The environmental benefit of solar panels

Are solar panels worth it? A family of three standing hand-in-hand with their backs turned to the camera looking at solar panels on the roof of a house with mountains in the background.

Aside from the obvious financial benefits, solar panels help reduce your carbon footprint, which is important for protecting the environment for future generations. (Image credit: Adobe)

We’ve so far outlined the financial benefit of using solar panels to lower your energy bills, but there is a more obvious upside to solar power that benefits the world outside of your home: reduced household emissions. It’s a sad reality, but the majority of the UK’s electricity supply is still powered by damaging fossil fuels. While steps are being taken by the Government to switch to renewable energy sources and become less dependent on gas, there is still quite a lot of work to do on that front. This makes it all the more important for individual households to do what they can to reduce carbon emissions, and solar panels are one of the many home improvements that have a net positive environmental impact.

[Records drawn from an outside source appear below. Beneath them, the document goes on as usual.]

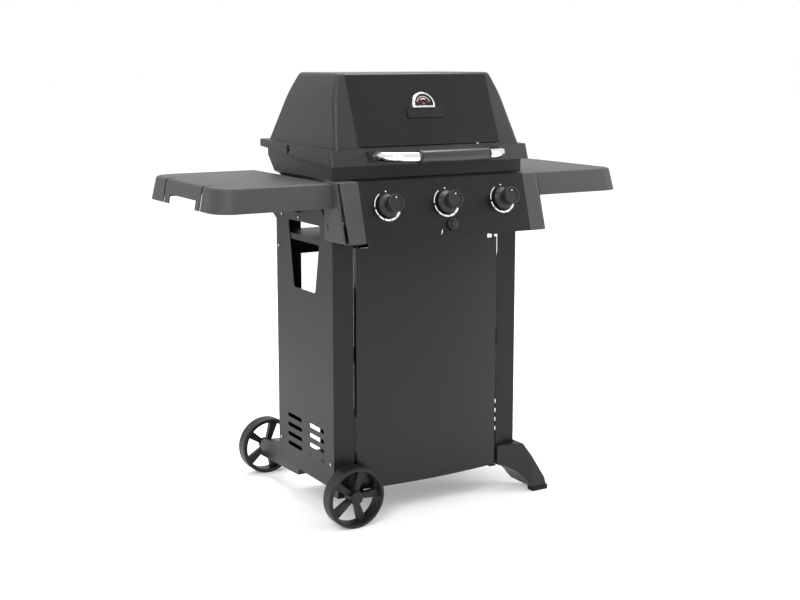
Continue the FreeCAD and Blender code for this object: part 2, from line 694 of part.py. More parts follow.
def thermometer_plate():
    """Plain plate below the dial, with no lettering."""
    plate = slab("XY", "0", "3", [("-50", "-12"), ("50", "-12"), ("60", "0"), ("50", "12"), ("-50", "12")])
    return rounded(plate, 4, vertical)


def below(level):
    """Everything under a line across the dial, used to make it half-round."""
    return block(("-60", "60"), ("-80", level), ("-5", "30"))


def thermometer_bezel():
    """Half-round frame with a sunk seat for the dial."""
    disc = turned([("0", "0"), ("33", "0"), ("33", "4"), ("30", "8"), ("0", "8")])
    seat = cut(rod("Z", ("0", "0", "2.5"), "26.5", "20"), below("-4.5"))
    return cut(cut(disc, below("-9")), seat)


node("thermometer_plate", on_lid(thermometer_plate(), "78", "gap"))
node("thermometer_bezel", on_lid(thermometer_bezel(), "98", "gap"))
node("thermometer_dial", on_lid(cut(rod("Z", ("0", "0", "2.5 + gap"), "26.2", "2"), below("-4.2")), "98", "gap"))


# ---------------------------------------------------------------- control panel
FACE_TOP = "fascia_front + fascia_lean"


def fascia():
    """Folded control panel: top return, sloped face, bottom return."""
    sheet_thick = "fascia_gauge"
    profile = [(f"{FACE_TOP} + 46", "fascia_top"), (FACE_TOP, "fascia_top"),
               ("fascia_front", "fascia_top - fascia_height"), (f"{FRONT} - gap - 6", "fascia_top - fascia_height"),
               (f"{FRONT} - gap - 6", f"fascia_top - fascia_height + {sheet_thick}"),
               (f"fascia_front + {sheet_thick} * 1.5", f"fascia_top - fascia_height + {sheet_thick}"),
               (f"{FACE_TOP} + {sheet_thick}", f"fascia_top - {sheet_thick}"),
               (f"{FACE_TOP} + 46", f"fascia_top - {sheet_thick}")]
    folded = slab("YZ", "-fascia_half", "fascia_half", profile)
    holes = [on_fascia(rod("Z", ("0", "0", "0"), "stem_radius + 2", "20"), f"{k} * knob_pitch", "knob_up", "-10")
             for k in (-1, 0, 1)]
    holes.append(on_fascia(rod("Z", ("0", "0", "0"), "button_radius + 1.5", "20"), "button_x", "button_up", "-10"))
    return cut(folded, *holes)


def fascia_cap():
    """Right-hand moulded end of the control panel, a shell that is open behind."""
    def block_of(inset):
        return slab("YZ", "fascia_half + gap + " + inset, f"cap_half - {inset}",
                    [(f"{FRONT} - gap" if inset == "0" else FRONT, f"fascia_top - fascia_height - 1 + {inset}"),
                     (f"fascia_front + {inset}", f"fascia_top - fascia_height - 1 + {inset}"),
                     (f"{FACE_TOP} + {inset}", f"fascia_top + 1 - {inset}"),
                     (f"{FRONT} - gap" if inset == "0" else FRONT, f"fascia_top + 1 - {inset}")])
    outer = block_of("0")
    front_outer = rounded(outer, 16, lambda middle, way: middle.x > size("cap_half") - 0.5 and abs(way.z) > 0.9
                          and middle.y < size("fascia_front") + size("fascia_lean") + 5)
    edged = rounded(front_outer, 2.5, lambda middle, way: middle.y < -size("cart_depth") / 2 - 12
                    and (abs(middle.z - size("fascia_top") - 1) < 0.5
                         or abs(middle.z - size("fascia_top") + size("fascia_height") + 1) < 0.5)
                    and middle.x > size("fascia_half") + 6)
    slot = slab("YZ", "cap_half - 6", "cap_half + 5", [("-176", "741"), ("-171", "741"), ("-171", "755"), ("-176", "755")])
    room = block(("fascia_half - 1", "box_half + 2"), ("box_front - 2", f"{FRONT} + 5"),
                 ("box_knee - 40", "fascia_top + 5"))
    return cut(edged, block_of("2.5"), slot, room)


node("fascia", fascia())
right_cap = node("fascia_cap_right", fascia_cap())
node("fascia_cap_left", mirrored(right_cap))

KNOBS = (("left", -1), ("middle", 0), ("right", 1))


def knob():
    """Hollow knob: wide skirt, waist, faceted head with a sunk cap."""
    return turned([("0", "6"), ("stem_radius + 0.05", "6"), ("stem_radius + 0.05", "0"), ("knob_skirt", "0"),
                   ("knob_skirt", "4"), ("knob_skirt - 4", "8"), ("knob_radius - 3", "14"), ("knob_radius - 2", "23"),
                   ("knob_radius", "25"), ("knob_radius", "knob_length - 2"), ("knob_radius - 2", "knob_length"),
                   ("knob_radius - 4.5", "knob_length"), ("knob_radius - 5", "knob_length - 3"), ("0", "knob_length - 3")])


for name, step in KNOBS:
    place = (f"{step} * knob_pitch", "knob_up")
    node(f"knob_{name}", on_fascia(knob(), *place, "knob_gap"))
    node(f"valve_stem_{name}", on_fascia(rod("Z", ("0", "0", "0"), "stem_radius", "24"), *place, "knob_gap - 18.3"))


def igniter_housing():
    """Collar in front of the panel and the battery barrel behind it."""
    return turned([("button_radius + 0.3", "-26"), ("button_radius + 1.3", "-26"), ("button_radius + 1.3", "gap"),
                   ("button_bezel", "gap"), ("button_bezel", "7"), ("button_bezel - 1.5", "8.5"),
                   ("button_radius + 0.3", "8.5")])


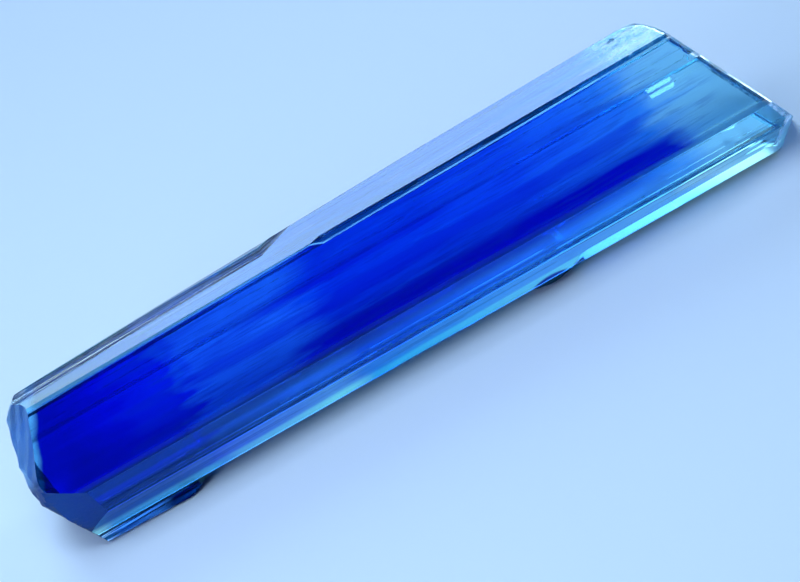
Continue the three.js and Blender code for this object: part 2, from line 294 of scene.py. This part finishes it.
def relief(azimuth, along, place, distance):
    """How far the surface stands out of the face at azimuth, beyond its growth layers."""
    out = np.zeros(np.shape(along))
    if azimuth == 270:
        limit = (REST_REACH - CLEAR_OF_REST + place / 2) / math.cos(math.radians(30))
        for outline, (near, far) in ((LEDGE, LEDGE_TOWARDS), (RIB, RIB_TOWARDS)):
            reach = np.minimum(np.interp(along, *zip(*outline), left=0, right=0), limit)
            within = (place > near) & (place < far)
            out = np.maximum(out, np.where(within, reach - distance, 0))
    if azimuth == 0:
        for upper, lower in STEPS:
            inside = np.clip(np.minimum(along - STEP_STRETCH[0], STEP_STRETCH[1] - along) / 0.2, 0, 1)
            within = (place > lower) & (place < upper)
            out -= np.where(within, (place - lower) * STEP_SLOPE * inside, 0)
    if azimuth == 60:
        rough = np.clip((along - ROUGH_CORNER[0]) / (ROUGH_CORNER[1] - ROUGH_CORNER[0]), 0, 1)
        out -= ROUGH_DEPTH * rough * (bumps(along, place, 0.22) + 0.5 * bumps(along, place + 3, 0.09))
    for face, chip_along, chip_place, radius, depth in CHIPS:
        if face == azimuth:
            bearing = np.arctan2(place - chip_place, along - chip_along)
            lobes = 1 + 0.22 * np.sin(3 * bearing + chip_along) + 0.12 * np.sin(5 * bearing + chip_place)
            off = np.hypot(along - chip_along, place - chip_place) / (radius * lobes)
            out -= depth * np.clip(1 - off**2, 0, 1) ** 0.7
    return out


EDGE_FADE = 0.08  # over how much of a face's width its layers rise to its edges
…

While the production of solar panels does produce some carbon emissions, overall their impact is less harmful than fossil fuels. According to SolarPower Europe, energy produced by solar panels is 96% less carbon intensive than coal and 93% less intensive than gas. In a solar panel’s lifetime, it will generate 30 times more electricity than is needed to manufacture it. As global governments race to combat the climate emergency, these figures show why so much attention is being placed on solar power.

The good news is that many of the components of solar panels can be recycled at the end of their life cycle – in fact, the practice is mandatory in the UK due to the hazardous nature of some of the materials used to produce them.


As you can see from our guide, there are many factors that will impact how quickly solar panels pay for themselves, but the bottom line is that solar panels are worth the investment for a number of reasons. They can save households hundreds – and possibly thousands – of pounds on their energy bills every year and are a great way to reduce your carbon footprint.